If the plant is already struggling with root rot, you'll need to take it out of the pot, trim off any dark, mushy roots with clean scissors, and repot it into fresh mix. It sounds stressful, but plants often bounce back well once the damaged roots are gone and they're in a better environment.
After You Repot
The drying time should improve almost immediately. Instead of sitting wet for five or more days, the mix should start feeling much drier within two to three days. That's exactly what you want.
Give the plant a few weeks to settle in. If the roots were damaged, the plant might look a bit rough for a while as it adjusts. New root growth into the fresh mix is happening under the surface even when nothing looks like it's changing above.
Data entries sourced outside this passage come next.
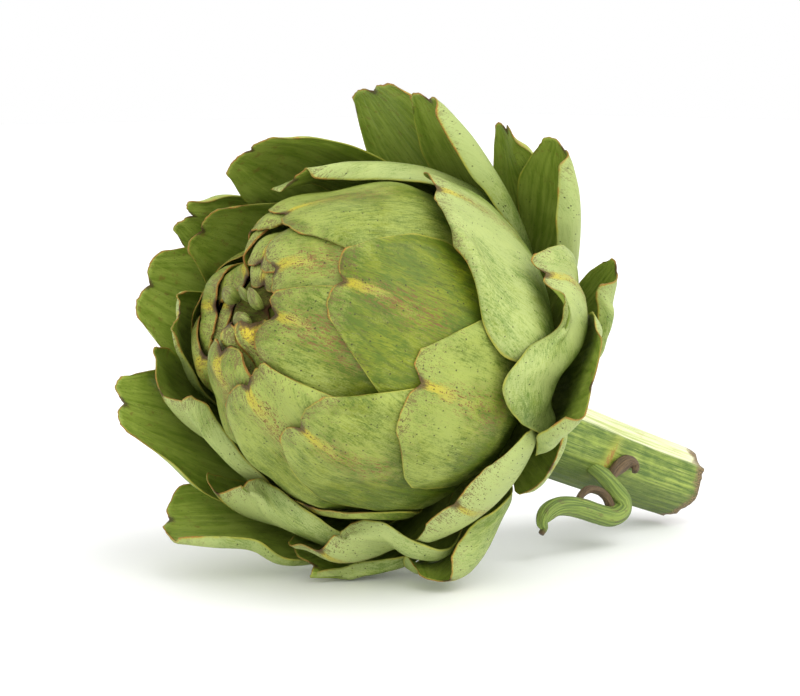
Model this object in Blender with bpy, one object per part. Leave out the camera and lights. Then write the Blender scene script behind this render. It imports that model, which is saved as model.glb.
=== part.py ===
# An artichoke lying on its side on a table: a closed round bulb of bracts, a ring of bracts that
# lean over it, a ring of open bracts around those, and a cut stem with one withered leaf.
#
# The head is modelled upright, with its centre at the origin and its tip along +Z, under an empty
# that tips it over. Lengths in this file are millimetres and angles are degrees, as a gardener
# would note them. MM turns lengths into the scene's metres.
import math

import bpy
import numpy as np
from mathutils import Vector

for oldObject in list(bpy.data.objects):
    bpy.data.objects.remove(oldObject, do_unlink=True)

MM = 0.001
TILT = 21.5  # how far the tip points above the table
HEAD_AT = (-38.7, -4.4, 63.5)  # the head's centre above the table
BULB_RADIUS = 47.0
HEART_RADIUS = 39.3  # the unseen middle that the innermost bracts lie on
TIP_DENT = 4.0  # how much lower that middle is at the tip
THICKNESS = 1.2
GAP = 0.6  # left between one bract and the next
STEM_RADIUS = 11.4
STEM_END_RADIUS = 10.6
STEM_LENGTH = 140.0
STEM_DROP = 2.9  # how far its cut end sinks below the straight axis, onto the table
PRESS = 0.15  # how far a resting bract would reach into the table before it is cut flat
RECEPTACLE_RADIUS = 29.0
ROWS_ACROSS = 7
ROWS_ALONG = 9
MAP_SIZE = 420

GREEN = (0.26, 0.36, 0.12)
PALE_GREEN = (0.42, 0.50, 0.26)
STEM_GREEN = (0.40, 0.50, 0.20)
DRY_BROWN = (0.22, 0.15, 0.07)

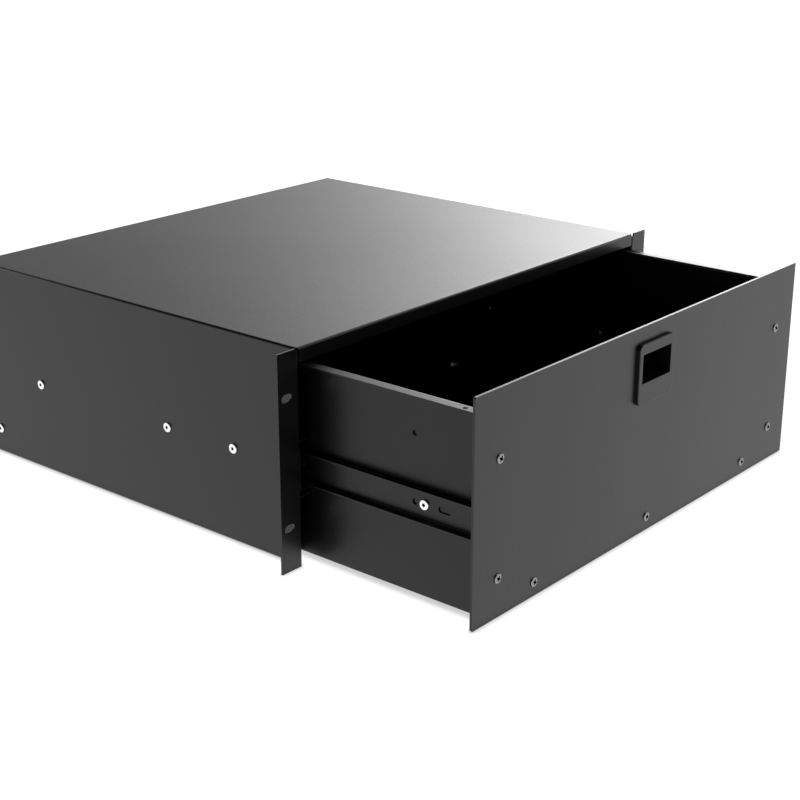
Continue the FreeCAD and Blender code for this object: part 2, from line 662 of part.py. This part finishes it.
def cornered(x0, x1, y0, y1, h0, h1, r):
    s = box(x0, x1, y0, y1, z(h0), z(h1))
    return s.makeFillet(r, [e for e in s.Edges if abs(e.tangentAt(e.FirstParameter).y) > 0.9])


bez = cornered(LX - BZ_HALF, LX + BZ_HALF, YF - BZ_OUT, YF, BZ_H0, BZ_H1, BZ_R)
edges = [e for e in bez.Edges if abs(e.BoundBox.YMin - (YF - BZ_OUT)) < 1e-3 and
         abs(e.BoundBox.YMax - (YF - BZ_OUT)) < 1e-3]
bez = bez.makeFillet(0.7, edges)
cup = cornered(LX - CUP_HALF, LX + CUP_HALF, YF - 0.5, yw + CUP_D, CUP_H0, CUP_H1, 1.8)
hs = bez.fuse(cup)
boss = []
for sx in (-1, 1):
    x0 = LX + sx * 9.3
    x1 = LX + sx * 12.3
    b1 = cyl(3.1, (min(x0, x1), yw + PIV_W, z(PIV_H)), (1, 0, 0), 3.0)
    b2 = box(min(x0, x1), max(x0, x1), yw + PIV_W - 3.1, yw + PIV_W + 3.1, z(CUP_H1 - 1.4), z(PIV_H))
    boss += [b1, b2]
hs = hs.fuse(boss)
hs = hs.removeSplitter()
opening = cornered(LX - REC_HALF, LX + REC_HALF, YF - BZ_OUT - 1, yw + 0.1, REC_H0, REC_H1, 0.8)
cavity = box(LX - REC_HALF, LX + REC_HALF, yw, yw + CUP_D - 1.5, z(REC_H0), z(CUP_H1 - 1.4))
roof = box(LX - 9.3, LX + 9.3, yw + 2.2, yw + CUP_D - 1.5, z(CUP_H1 - 2.4), z(CUP_H1 + 6))
pocket = box(LX - 19.3, LX + 19.3, YF - 0.6, yw + CUP_D + 1, z(CUP_H0 + 1.5), z(REC_H0 - 1.6))
pinh = cyl(PIN_R, (LX - 20, yw + PIV_W, z(PIV_H)), (1, 0, 0), 40)
tab_h = 135.0
side_screw = cyl(1.2, (LX - 30, yw + 5.0, z(tab_h)), (1, 0, 0), 60)
hs = hs.cut(opening.multiFuse([cavity, roof, pocket, pinh, side_screw]))
# shelf that carries the spring
shelf = box(LX - 3.4, LX + 3.4, yw - 1.0, yw + 10.0, z(149.4), z(150.6))
hs = hs.fuse(shelf).removeSplitter()
parts["latch_housing"] = hs

# back plate clamps the housing to the face panel
bp = cornered(LX - 28.0, LX + 28.0, yw, yw + 1.0, 108.5, 159.4, 3.0)
tabs = []
for sx in (-1, 1):
    xa = LX + sx * (CUP_HALF + 0.05)
    xb_ = LX + sx * (CUP_HALF + 1.05)
    tabs.append(box(min(xa, xb_), max(xa, xb_), yw, yw + 9.0, z(127.0), z(143.0)))
bp = bp.cut(box(LX - CUP_HALF - 0.05, LX + CUP_HALF + 0.05, yw - 1, yw + 2, z(CUP_H0 - 0.1), z(CUP_H1 + 0.1)))
bp = bp.fuse(tabs).removeSplitter()
# room for the pivot bosses and the lever is above the plate's window
bp = bp.cut(cyl(1.35, (LX - 30, yw + 5.0, z(tab_h)), (1, 0, 0), 60))
parts["latch_backplate"] = bp

scr = []
for sx in (-1, 1):
    x0 = LX + sx * (CUP_HALF + 1.05)
    head = Part.makeCone(2.6, 2.0, 1.3, V(x0, yw + 5.0, z(tab_h)), V(sx, 0, 0))
    shank = cyl(1.2, (x0, yw + 5.0, z(tab_h)), (-sx, 0, 0), 2.35)
    s = head.fuse(shank)
    s = s.cut(box(x0 + sx * 1.35 - 0.8, x0 + sx * 1.35 + 0.8, yw + 5.0 - 0.3, yw + 5.0 + 0.3,
                  z(tab_h) - 1.7, z(tab_h) + 1.7))
    scr.append(s)
parts["latch_screws"] = group(scr)

# lever: hook at the front, finger pad at the rear, turning on the pin
LV = 8.8
rel_r = math.hypot(PIV_W - 4.45, 163.6 - PIV_H)
h_low = 160.2
w_low = PIV_W - math.sqrt(rel_r ** 2 - (h_low - PIV_H) ** 2)
h_mid = 161.9
w_mid = PIV_W - math.sqrt(rel_r ** 2 - (h_mid - PIV_H) ** 2)


def pw(w, h, x=LX - LV):
    return V(x, yw + w, z(h))


pl = [(w_low, h_low), (w_low, 153.2), (4.2, 152.0), (12.6, 151.4), (14.0, 149.8), (21.0, 149.8),
      (21.6, 150.4), (21.6, 151.9), (19.6, 154.2), (19.6, 157.6), (18.4, 159.2), (12.4, 159.2),
      (5.6, 163.6), (4.45, 163.6)]
edges = [Part.LineSegment(pw(*pl[i]), pw(*pl[i + 1])).toShape() for i in range(len(pl) - 1)]
edges.append(Part.Arc(pw(*pl[-1]), pw(w_mid, h_mid), pw(*pl[0])).toShape())
lever = Part.Face(Part.Wire(edges)).extrude(V(2 * LV, 0, 0))
notch = box(LX - 4.2, LX + 4.2, yw + 3.6, yw + 11.0, z(148.0), z(156.6))
notch2 = box(LX - 4.2, LX + 4.2, yw + 0.0, yw + 11.0, z(148.0), z(155.6))
lever = lever.cut(notch.fuse([notch2, cyl(PIN_R + 0.05, (LX - 20, yw + PIV_W, z(PIV_H)), (1, 0, 0), 40)]))
parts["latch_lever"] = lever.removeSplitter()

parts["latch_pin"] = cyl(PIN_R, (LX - 12.3, yw + PIV_W, z(PIV_H)), (1, 0, 0), 24.6)

# compression spring between the shelf and the lever
SP_Z0, SP_Z1 = z(150.6) + 0.3, z(156.6) - 0.35
SP_R, SP_WIRE = 1.75, 0.5
n_turn = 4.0
pitch = (SP_Z1 - SP_Z0) / n_turn
helix = Part.makeHelix(pitch, SP_Z1 - SP_Z0, SP_R)
helix.translate(V(LX, yw + 7.2, SP_Z0))
prof = Part.Wire(Part.makeCircle(SP_WIRE / 2, V(LX + SP_R, yw + 7.2, SP_Z0), V(0, 1, 0)))
spring = Part.Wire(helix).makePipeShell([prof], True, True)
parts["latch_spring"] = spring

# --------------------------------------------------------------------- write
os.makedirs("parts", exist_ok=True)
for name in sorted(parts):
    s = parts[name]
    if s.ShapeType == "Compound" and len(s.Solids) == 1:
        s = s.Solids[0]
    s.exportStep("parts/%s.step" % name)
    bb = s.BoundBox
    print("%-24s solids %3d valid %s vol %10.2f  X %.2f..%.2f Y %.2f..%.2f Z %.2f..%.2f" % (
        name, len(s.Solids), s.isValid(), s.Volume, bb.XMin, bb.XMax, bb.YMin, bb.YMax, bb.ZMin, bb.ZMax))
print(len(parts), "nodes")
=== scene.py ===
import json
import math

import bpy
from mathutils import Matrix, Vector


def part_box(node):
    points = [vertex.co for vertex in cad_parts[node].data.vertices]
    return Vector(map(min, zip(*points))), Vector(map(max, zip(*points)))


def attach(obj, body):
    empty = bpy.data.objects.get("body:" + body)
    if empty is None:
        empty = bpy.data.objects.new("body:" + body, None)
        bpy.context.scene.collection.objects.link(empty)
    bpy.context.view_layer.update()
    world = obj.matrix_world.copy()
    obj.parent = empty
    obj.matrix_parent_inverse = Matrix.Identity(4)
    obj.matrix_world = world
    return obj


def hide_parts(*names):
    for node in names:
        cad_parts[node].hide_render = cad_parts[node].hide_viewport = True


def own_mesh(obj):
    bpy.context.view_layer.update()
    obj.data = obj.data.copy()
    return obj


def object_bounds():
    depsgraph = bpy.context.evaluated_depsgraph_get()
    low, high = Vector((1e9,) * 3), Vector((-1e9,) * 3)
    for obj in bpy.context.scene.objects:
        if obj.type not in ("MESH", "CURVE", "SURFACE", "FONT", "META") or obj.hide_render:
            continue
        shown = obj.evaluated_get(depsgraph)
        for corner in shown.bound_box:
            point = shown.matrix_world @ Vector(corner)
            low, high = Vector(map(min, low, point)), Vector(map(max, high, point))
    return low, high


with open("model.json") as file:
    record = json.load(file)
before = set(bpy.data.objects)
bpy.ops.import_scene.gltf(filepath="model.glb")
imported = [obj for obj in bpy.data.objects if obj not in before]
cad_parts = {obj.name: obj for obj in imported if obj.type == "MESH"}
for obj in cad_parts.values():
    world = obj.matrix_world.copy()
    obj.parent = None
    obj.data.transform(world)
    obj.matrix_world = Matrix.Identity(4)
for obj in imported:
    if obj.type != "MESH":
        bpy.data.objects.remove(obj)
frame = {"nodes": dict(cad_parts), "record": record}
cad_low, cad_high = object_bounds()
nodes = frame["nodes"]

scene = bpy.context.scene
scene.view_settings.view_transform = "Standard"
scene.view_settings.look = "None"
scene.view_settings.exposure = 0.0
scene.view_settings.gamma = 1.0

# ------------------------------------------------------------------- camera
cam_data = bpy.data.cameras.new("camera")
cam_data.lens = 72.535
cam_data.sensor_width = 36.0
cam_data.sensor_fit = "HORIZONTAL"
cam_data.clip_start = 0.01
cam_data.clip_end = 100.0
cam = bpy.data.objects.new("camera", cam_data)
scene.collection.objects.link(cam)
right = Vector((0.644368, -0.764715, 0.000253))
up = Vector((0.259183, 0.218706, 0.940740))
fwd = Vector((0.719454, 0.606117, -0.339128))
m = Matrix.Identity(4)
for i in range(3):
    m[i][0] = right[i]
    m[i][1] = up[i]
    m[i][2] = -fwd[i]
m[0][3], m[1][3], m[2][3] = -1.007663, -0.760169, 0.439854
cam.matrix_world = m
scene.camera = cam


# ------------------------------------------------------------- node helpers
def new_mat(name):
    mt = bpy.data.materials.new(name)
    mt.use_nodes = True
    nt = mt.node_tree
    nt.nodes.clear()
    out = nt.nodes.new("ShaderNodeOutputMaterial")
    return mt, nt, out


def node(nt, kind, **kw):
    n = nt.nodes.new(kind)
    for k, v in kw.items():
        setattr(n, k, v)
    return n


def obj_coord(nt):
    return node(nt, "ShaderNodeTexCoord").outputs["Object"]


def noise(nt, vec, scale, detail=2.0, rough=0.5, distortion=0.0):
    n = node(nt, "ShaderNodeTexNoise")
    n.inputs["Scale"].default_value = scale
    n.inputs["Detail"].default_value = detail
    n.inputs["Roughness"].default_value = rough
    n.inputs["Distortion"].default_value = distortion
    nt.links.new(vec, n.inputs["Vector"])
    return n.outputs["Fac"]


def ramp(nt, fac, lo, hi, a, b):
    n = node(nt, "ShaderNodeMapRange")
    n.inputs["From Min"].default_value = lo
    n.inputs["From Max"].default_value = hi
    n.inputs["To Min"].default_value = a
    n.inputs["To Max"].default_value = b
    nt.links.new(fac, n.inputs["Value"])
    return n.outputs["Result"]


def math_node(nt, op, a, b=None, clamp=False):
    n = node(nt, "ShaderNodeMath", operation=op, use_clamp=clamp)
    for i, v in enumerate((a, b)):
        if v is None:
            continue
        if isinstance(v, (int, float)):
            n.inputs[i].default_value = v
        else:
            nt.links.new(v, n.inputs[i])
    return n.outputs[0]


def mix_color(nt, fac, a, b):
    n = node(nt, "ShaderNodeMix", data_type="RGBA")
    nt.links.new(fac, n.inputs["Factor"])
    n.inputs["A"].default_value = (*a, 1.0)
    n.inputs["B"].default_value = (*b, 1.0)
    return n.outputs["Result"]


def bump(nt, height, strength, distance, prev=None):
    n = node(nt, "ShaderNodeBump")
    n.inputs["Strength"].default_value = strength
    n.inputs["Distance"].default_value = distance
    nt.links.new(height, n.inputs["Height"])
    if prev is not None:
        nt.links.new(prev, n.inputs["Normal"])
    return n.outputs["Normal"]


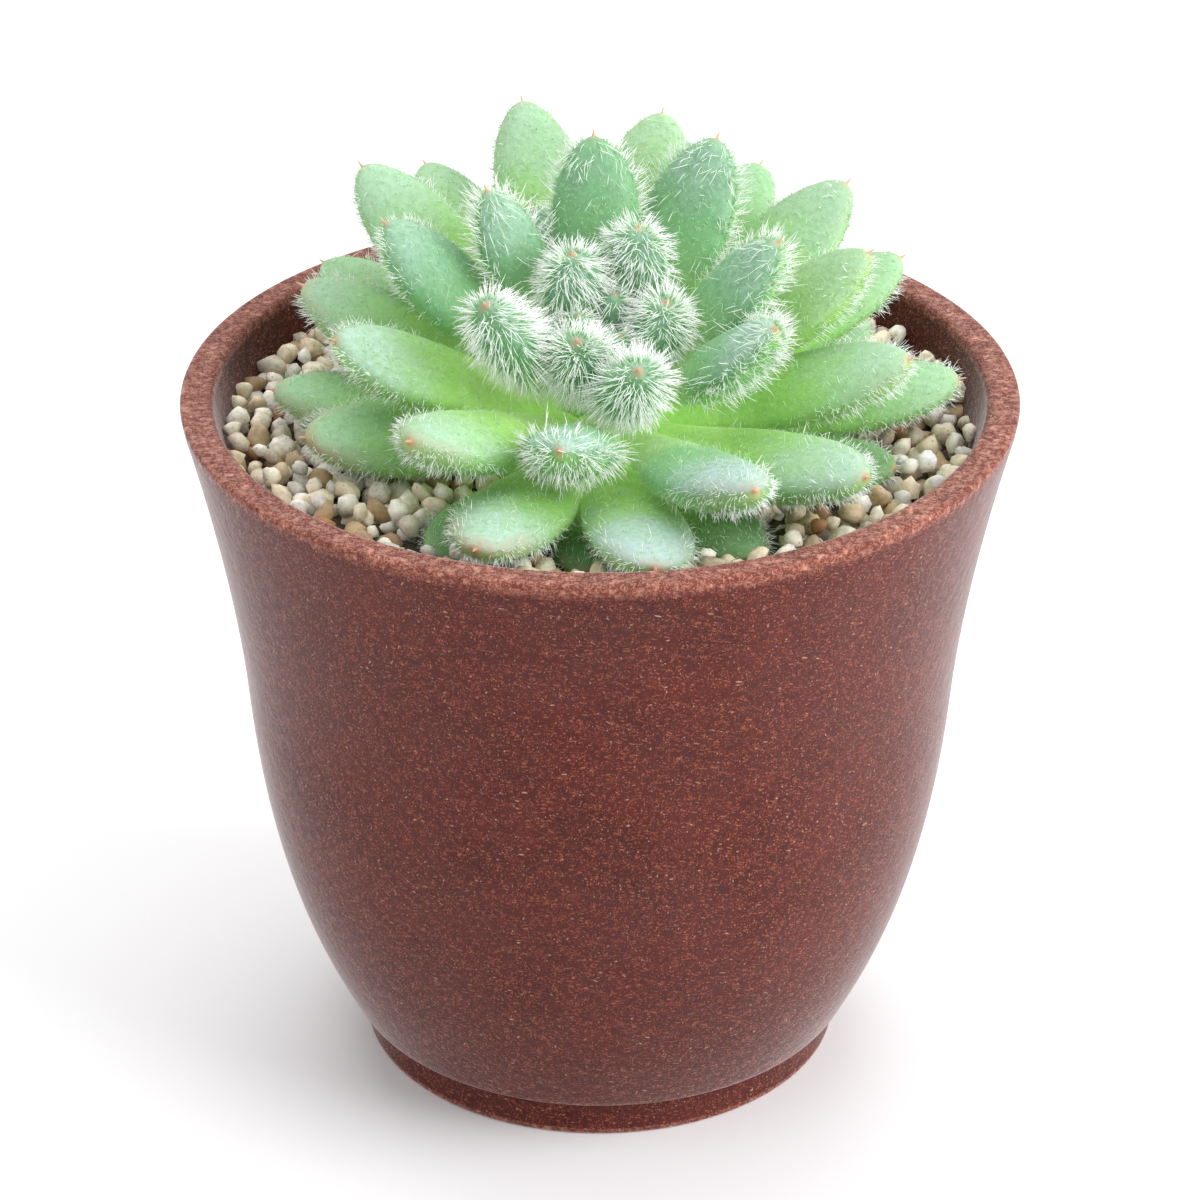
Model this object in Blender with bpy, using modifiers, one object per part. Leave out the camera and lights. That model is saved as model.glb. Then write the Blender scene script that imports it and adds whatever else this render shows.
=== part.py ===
"""A small potted succulent: a rosette of fat, hairy leaves in a turned wood-fibre pot with a top layer of grit.

The origin is the centre of the pot's foot, +Z is up and -Y is the front, towards which the rosette leans.
"""

import math

import bmesh
import bpy
import numpy as np
from mathutils import Matrix
from mathutils.bvhtree import BVHTree
from mathutils.geometry import interpolate_bezier

MM = 0.001
OBJECT_NAME = "potted_succulent"

# Pot, in metres. The body swells from the foot to a waist and flares again to the rim.
RIM_RADIUS = 45.0 * MM
POT_HEIGHT = 78.2 * MM
WALL = 3.6 * MM
RIM_ROUNDING = 0.5 * MM
WAIST_RADIUS = 38.6 * MM
WAIST_HEIGHT = 43.6 * MM
BOWL_RADIUS = 28.1 * MM
FOOT_RADIUS = 26.4 * MM
FOOT_HEIGHT = 4.9 * MM
FOOT_CHAMFER = 0.5 * MM
FOOT_RING_WIDTH = 4.0 * MM
FOOT_RECESS = 2.6 * MM
FLOOR = 3.6 * MM
DRAIN_RADIUS = 5.0 * MM

# How far each end of the two curves of the body leans outwards, in radians, and how strongly it pulls.
BOWL_LEAN = 0.49
WAIST_LEAN = 0.082
RIM_LEAN = 0.26
BOWL_PULL = 9.2 * MM
WAIST_PULL_DOWN = 20.0 * MM
WAIST_PULL_UP = 13.5 * MM
RIM_PULL = 7.0 * MM
CURVE_POINTS = 6

# Filling
FIT_GAP = 0.3 * MM
GRIT_BELOW_RIM = 4.0 * MM
GRIT_DEPTH = 6.7 * MM
GRIT_DISH = 2.4 * MM
GRIT_DISH_RADIUS = 35.0 * MM
GRIT_HOLE_RADIUS = 8.7 * MM

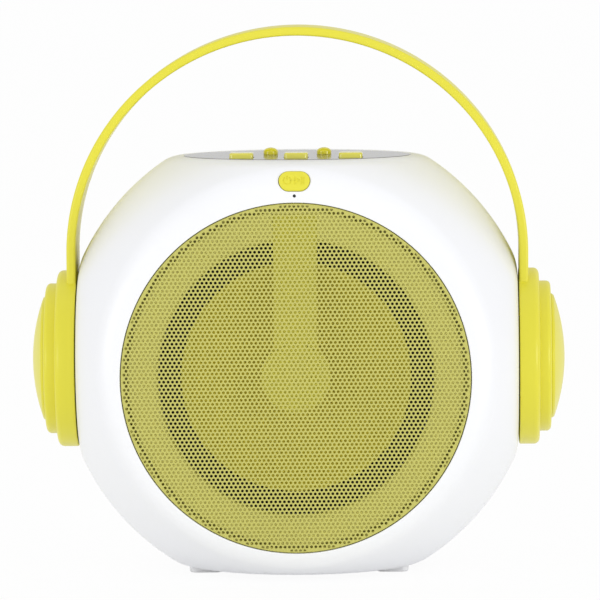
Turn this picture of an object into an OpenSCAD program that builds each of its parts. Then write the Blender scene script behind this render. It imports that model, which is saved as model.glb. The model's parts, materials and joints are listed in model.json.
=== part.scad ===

Once new roots are established in the new mix, you'll start to see new leaves. Healthy ones.
The Right Watering Routine
After switching to a chunkier mix, you'll probably find yourself watering more often, not less. This surprises people.
But it makes sense: the mix dries out faster, so you water more often. But because water drains through quickly and roots get air between waterings, the plant is actually in a much better situation than before.
A plant that dries out and gets watered every five to seven days is healthier than a plant that sits wet for a week and gets watered every two weeks.
The goal isn't to water less. The goal is to give roots the right cycle of wet and dry. A chunky bark mix makes that cycle easy to achieve without having to stress about it.